■ **Task directions**
Both the line containing "obj.matrix_parent_inverse = Matrix.Identity(4)" and the line containing "obj.data.transform(world)" are to be reproduced exactly, along with every line between them, and nothing more.

■ **Data rows**
--------------------------------
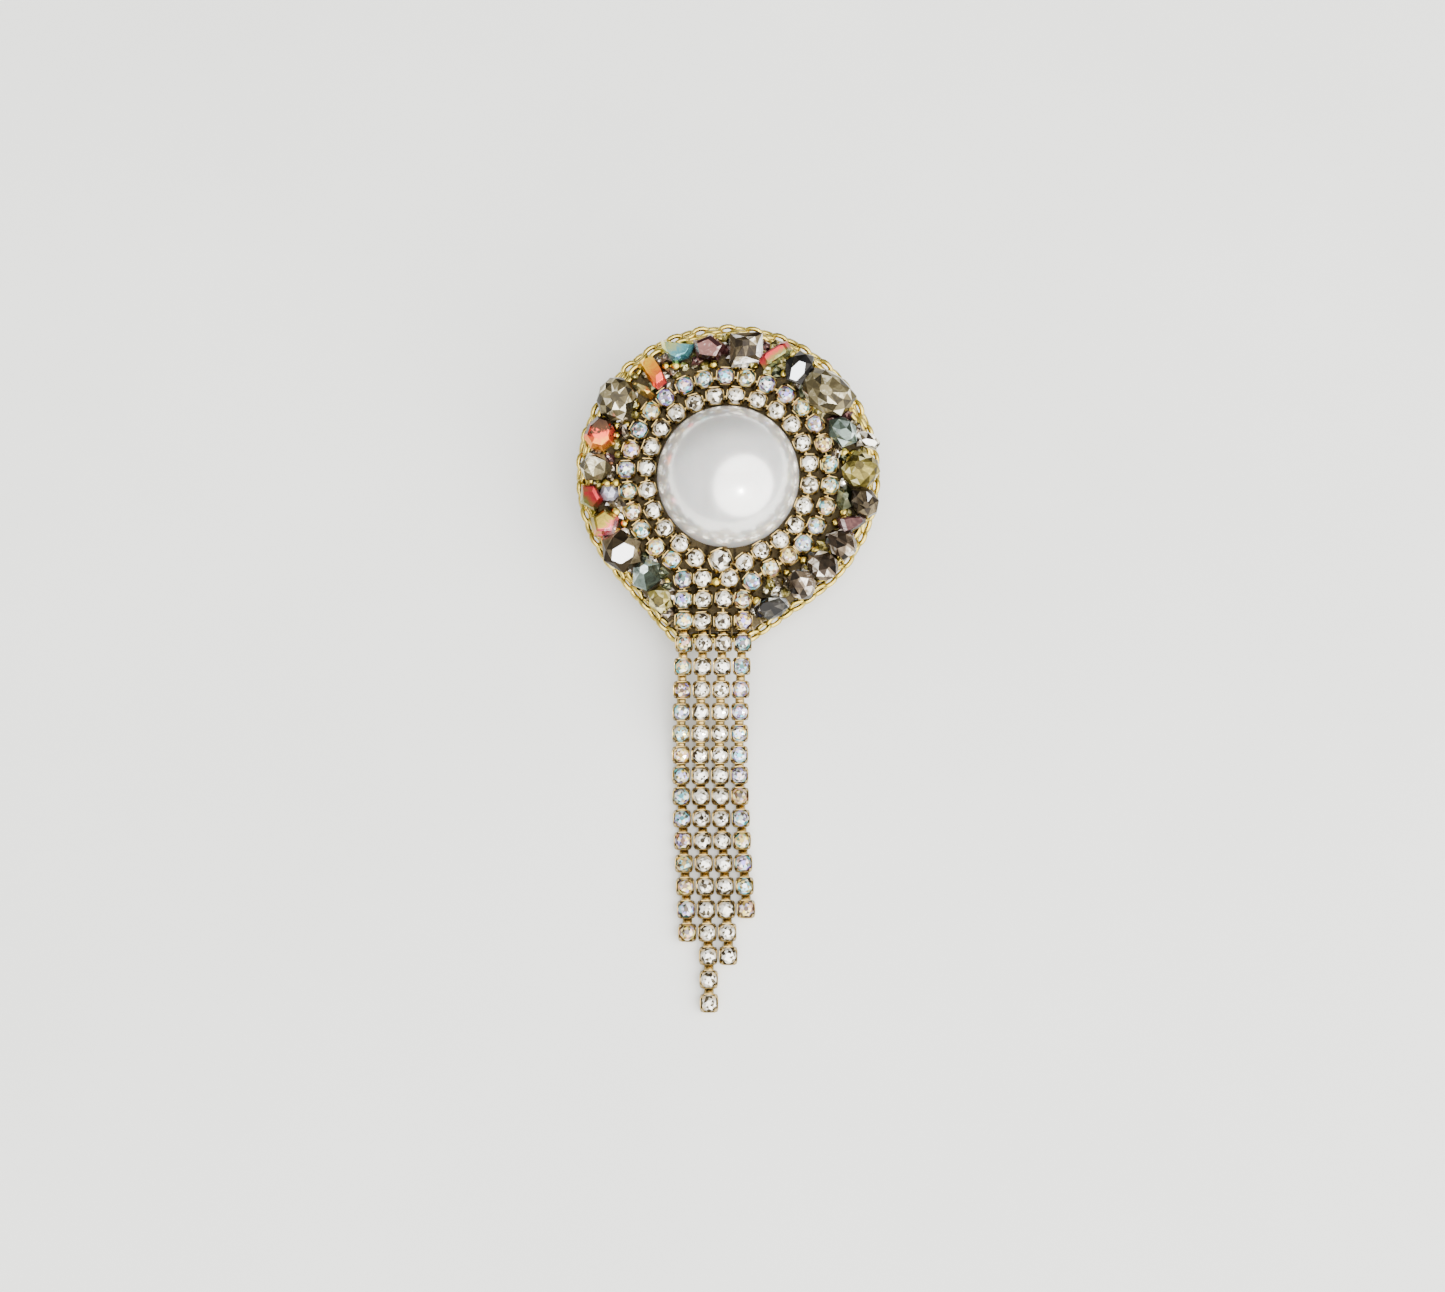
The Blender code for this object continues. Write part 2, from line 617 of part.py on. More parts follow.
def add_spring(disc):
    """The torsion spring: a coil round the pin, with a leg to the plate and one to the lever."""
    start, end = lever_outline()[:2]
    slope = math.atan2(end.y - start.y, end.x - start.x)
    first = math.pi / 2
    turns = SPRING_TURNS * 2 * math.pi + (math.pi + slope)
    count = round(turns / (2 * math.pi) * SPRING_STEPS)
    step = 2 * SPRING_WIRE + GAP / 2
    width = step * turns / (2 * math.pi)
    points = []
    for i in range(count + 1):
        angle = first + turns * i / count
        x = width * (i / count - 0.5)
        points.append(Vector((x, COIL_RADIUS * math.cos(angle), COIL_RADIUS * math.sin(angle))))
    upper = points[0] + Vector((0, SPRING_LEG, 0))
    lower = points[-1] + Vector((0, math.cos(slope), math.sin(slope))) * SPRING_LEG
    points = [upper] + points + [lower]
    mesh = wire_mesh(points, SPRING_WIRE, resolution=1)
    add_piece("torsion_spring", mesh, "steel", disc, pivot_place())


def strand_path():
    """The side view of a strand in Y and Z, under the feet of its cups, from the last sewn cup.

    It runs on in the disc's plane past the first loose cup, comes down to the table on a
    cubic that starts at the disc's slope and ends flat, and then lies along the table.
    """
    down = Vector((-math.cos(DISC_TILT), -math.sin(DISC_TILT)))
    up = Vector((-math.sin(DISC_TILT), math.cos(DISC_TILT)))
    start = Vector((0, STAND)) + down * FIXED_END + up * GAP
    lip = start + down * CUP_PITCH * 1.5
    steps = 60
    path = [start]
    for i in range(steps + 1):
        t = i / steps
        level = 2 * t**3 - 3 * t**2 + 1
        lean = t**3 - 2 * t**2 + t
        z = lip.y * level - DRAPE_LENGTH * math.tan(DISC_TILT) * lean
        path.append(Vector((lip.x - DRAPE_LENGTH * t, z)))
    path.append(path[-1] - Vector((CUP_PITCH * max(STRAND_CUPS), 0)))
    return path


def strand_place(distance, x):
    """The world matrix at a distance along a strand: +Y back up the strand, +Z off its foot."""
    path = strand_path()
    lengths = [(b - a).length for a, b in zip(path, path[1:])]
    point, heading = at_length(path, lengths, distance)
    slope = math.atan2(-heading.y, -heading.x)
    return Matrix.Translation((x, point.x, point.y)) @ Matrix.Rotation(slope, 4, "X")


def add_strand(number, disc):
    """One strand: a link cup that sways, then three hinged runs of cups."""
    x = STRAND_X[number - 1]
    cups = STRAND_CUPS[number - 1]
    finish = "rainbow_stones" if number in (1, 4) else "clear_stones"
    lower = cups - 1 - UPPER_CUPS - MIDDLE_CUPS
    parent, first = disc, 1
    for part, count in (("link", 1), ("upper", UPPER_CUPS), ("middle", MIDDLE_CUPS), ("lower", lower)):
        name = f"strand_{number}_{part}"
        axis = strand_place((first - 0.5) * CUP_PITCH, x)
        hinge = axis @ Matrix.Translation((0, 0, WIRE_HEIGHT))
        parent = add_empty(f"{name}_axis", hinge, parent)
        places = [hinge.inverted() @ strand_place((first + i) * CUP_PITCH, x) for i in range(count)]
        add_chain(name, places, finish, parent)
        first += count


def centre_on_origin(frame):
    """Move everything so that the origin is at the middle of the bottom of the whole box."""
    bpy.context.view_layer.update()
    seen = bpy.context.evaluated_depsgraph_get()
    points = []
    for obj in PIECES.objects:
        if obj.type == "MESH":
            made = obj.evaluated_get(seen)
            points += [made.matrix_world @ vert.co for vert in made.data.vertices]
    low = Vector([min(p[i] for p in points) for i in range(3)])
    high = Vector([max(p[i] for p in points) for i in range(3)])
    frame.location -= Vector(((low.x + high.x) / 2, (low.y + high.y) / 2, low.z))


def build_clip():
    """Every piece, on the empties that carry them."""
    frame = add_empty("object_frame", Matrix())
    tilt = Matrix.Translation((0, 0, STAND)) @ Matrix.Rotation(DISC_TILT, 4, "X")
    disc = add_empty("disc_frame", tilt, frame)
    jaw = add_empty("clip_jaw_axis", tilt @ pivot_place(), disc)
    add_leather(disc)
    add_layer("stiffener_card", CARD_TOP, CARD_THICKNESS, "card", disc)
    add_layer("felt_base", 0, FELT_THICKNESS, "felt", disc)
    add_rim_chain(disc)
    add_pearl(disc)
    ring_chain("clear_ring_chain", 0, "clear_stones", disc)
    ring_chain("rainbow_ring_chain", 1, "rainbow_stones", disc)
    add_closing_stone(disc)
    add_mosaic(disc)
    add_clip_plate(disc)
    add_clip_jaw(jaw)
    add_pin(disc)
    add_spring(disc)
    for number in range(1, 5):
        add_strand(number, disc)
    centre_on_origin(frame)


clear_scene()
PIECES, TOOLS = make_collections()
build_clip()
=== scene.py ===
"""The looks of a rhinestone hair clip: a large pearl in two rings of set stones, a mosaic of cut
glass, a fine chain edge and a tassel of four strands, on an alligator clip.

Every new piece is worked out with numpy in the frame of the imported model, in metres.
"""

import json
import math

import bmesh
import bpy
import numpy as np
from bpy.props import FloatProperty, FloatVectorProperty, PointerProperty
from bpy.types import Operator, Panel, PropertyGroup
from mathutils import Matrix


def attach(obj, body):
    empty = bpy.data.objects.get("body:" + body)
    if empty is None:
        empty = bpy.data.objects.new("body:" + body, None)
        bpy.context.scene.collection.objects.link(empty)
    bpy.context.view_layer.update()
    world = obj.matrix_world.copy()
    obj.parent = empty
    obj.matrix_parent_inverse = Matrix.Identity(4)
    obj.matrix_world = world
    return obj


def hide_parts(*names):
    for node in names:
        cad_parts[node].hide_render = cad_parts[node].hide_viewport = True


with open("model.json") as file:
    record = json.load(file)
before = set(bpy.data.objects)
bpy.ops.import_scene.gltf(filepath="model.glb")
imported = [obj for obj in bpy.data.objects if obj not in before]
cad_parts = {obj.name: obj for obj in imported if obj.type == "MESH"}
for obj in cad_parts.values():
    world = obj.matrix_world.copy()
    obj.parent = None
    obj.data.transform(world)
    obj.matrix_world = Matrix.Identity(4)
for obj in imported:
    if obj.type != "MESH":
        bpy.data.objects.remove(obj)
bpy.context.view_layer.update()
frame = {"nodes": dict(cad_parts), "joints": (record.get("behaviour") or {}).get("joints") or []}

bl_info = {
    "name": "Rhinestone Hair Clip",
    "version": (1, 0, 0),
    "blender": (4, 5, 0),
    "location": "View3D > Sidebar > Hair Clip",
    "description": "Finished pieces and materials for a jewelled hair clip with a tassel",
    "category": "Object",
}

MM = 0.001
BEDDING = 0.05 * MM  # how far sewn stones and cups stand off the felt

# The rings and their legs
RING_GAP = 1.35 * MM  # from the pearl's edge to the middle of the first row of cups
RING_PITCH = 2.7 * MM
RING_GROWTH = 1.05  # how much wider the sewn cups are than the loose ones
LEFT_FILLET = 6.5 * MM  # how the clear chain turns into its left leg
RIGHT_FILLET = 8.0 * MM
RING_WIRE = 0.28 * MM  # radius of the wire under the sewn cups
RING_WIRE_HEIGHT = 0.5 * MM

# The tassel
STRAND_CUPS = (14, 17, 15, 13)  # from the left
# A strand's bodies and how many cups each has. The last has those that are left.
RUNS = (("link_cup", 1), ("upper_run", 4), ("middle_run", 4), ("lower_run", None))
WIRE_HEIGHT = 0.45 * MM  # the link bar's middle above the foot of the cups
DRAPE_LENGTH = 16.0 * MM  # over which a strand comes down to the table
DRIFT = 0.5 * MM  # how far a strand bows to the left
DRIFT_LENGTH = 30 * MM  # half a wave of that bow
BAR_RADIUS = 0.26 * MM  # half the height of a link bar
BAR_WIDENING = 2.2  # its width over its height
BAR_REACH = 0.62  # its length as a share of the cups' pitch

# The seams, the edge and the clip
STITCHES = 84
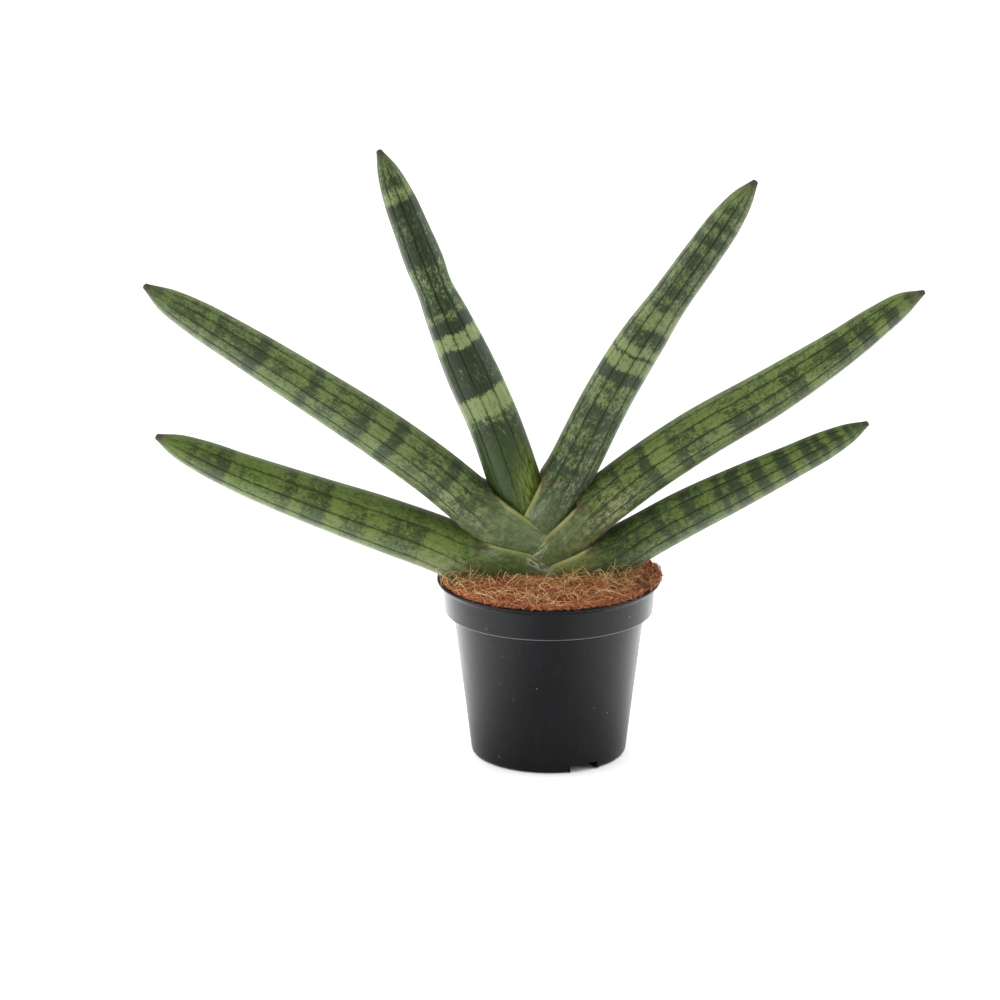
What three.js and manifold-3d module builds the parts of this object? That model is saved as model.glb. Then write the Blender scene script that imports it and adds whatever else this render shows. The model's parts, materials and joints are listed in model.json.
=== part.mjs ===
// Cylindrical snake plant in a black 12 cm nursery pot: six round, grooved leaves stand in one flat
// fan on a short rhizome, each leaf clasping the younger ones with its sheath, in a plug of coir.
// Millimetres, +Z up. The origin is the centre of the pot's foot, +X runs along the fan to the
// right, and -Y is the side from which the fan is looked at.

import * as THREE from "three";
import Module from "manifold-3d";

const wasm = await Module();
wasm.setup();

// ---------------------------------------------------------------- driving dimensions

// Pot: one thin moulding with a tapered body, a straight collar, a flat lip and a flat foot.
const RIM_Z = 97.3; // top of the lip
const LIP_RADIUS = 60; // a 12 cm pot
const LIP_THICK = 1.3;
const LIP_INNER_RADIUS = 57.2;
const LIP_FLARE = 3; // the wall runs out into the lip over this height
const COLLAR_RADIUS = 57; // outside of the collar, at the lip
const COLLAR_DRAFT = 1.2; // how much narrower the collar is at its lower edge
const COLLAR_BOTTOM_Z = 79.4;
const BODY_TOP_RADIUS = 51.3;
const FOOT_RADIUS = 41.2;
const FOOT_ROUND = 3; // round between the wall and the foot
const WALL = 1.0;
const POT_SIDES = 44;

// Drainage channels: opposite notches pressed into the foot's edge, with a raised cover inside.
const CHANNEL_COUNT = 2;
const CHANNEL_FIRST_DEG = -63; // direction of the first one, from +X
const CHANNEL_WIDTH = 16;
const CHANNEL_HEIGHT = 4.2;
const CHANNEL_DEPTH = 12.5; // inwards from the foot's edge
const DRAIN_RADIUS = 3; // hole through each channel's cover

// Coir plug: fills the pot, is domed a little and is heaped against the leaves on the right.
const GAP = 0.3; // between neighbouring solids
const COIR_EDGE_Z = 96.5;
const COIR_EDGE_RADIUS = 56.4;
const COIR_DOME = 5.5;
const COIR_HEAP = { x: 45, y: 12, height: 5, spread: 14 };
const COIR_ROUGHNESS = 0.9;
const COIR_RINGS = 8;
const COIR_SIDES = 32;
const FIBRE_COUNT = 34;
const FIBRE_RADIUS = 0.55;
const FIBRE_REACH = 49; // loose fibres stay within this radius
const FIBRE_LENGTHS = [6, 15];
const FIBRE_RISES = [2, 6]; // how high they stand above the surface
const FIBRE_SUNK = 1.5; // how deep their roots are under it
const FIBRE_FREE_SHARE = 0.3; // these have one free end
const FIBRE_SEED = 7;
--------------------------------
■ **Result for this exercise**
    obj.matrix_parent_inverse = Matrix.Identity(4)
    obj.matrix_world = world
    return obj


def hide_parts(*names):
    for node in names:
        cad_parts[node].hide_render = cad_parts[node].hide_viewport = True


with open("model.json") as file:
    record = json.load(file)
before = set(bpy.data.objects)
bpy.ops.import_scene.gltf(filepath="model.glb")
imported = [obj for obj in bpy.data.objects if obj not in before]
cad_parts = {obj.name: obj for obj in imported if obj.type == "MESH"}
for obj in cad_parts.values():
    world = obj.matrix_world.copy()
    obj.parent = None
    obj.data.transform(world)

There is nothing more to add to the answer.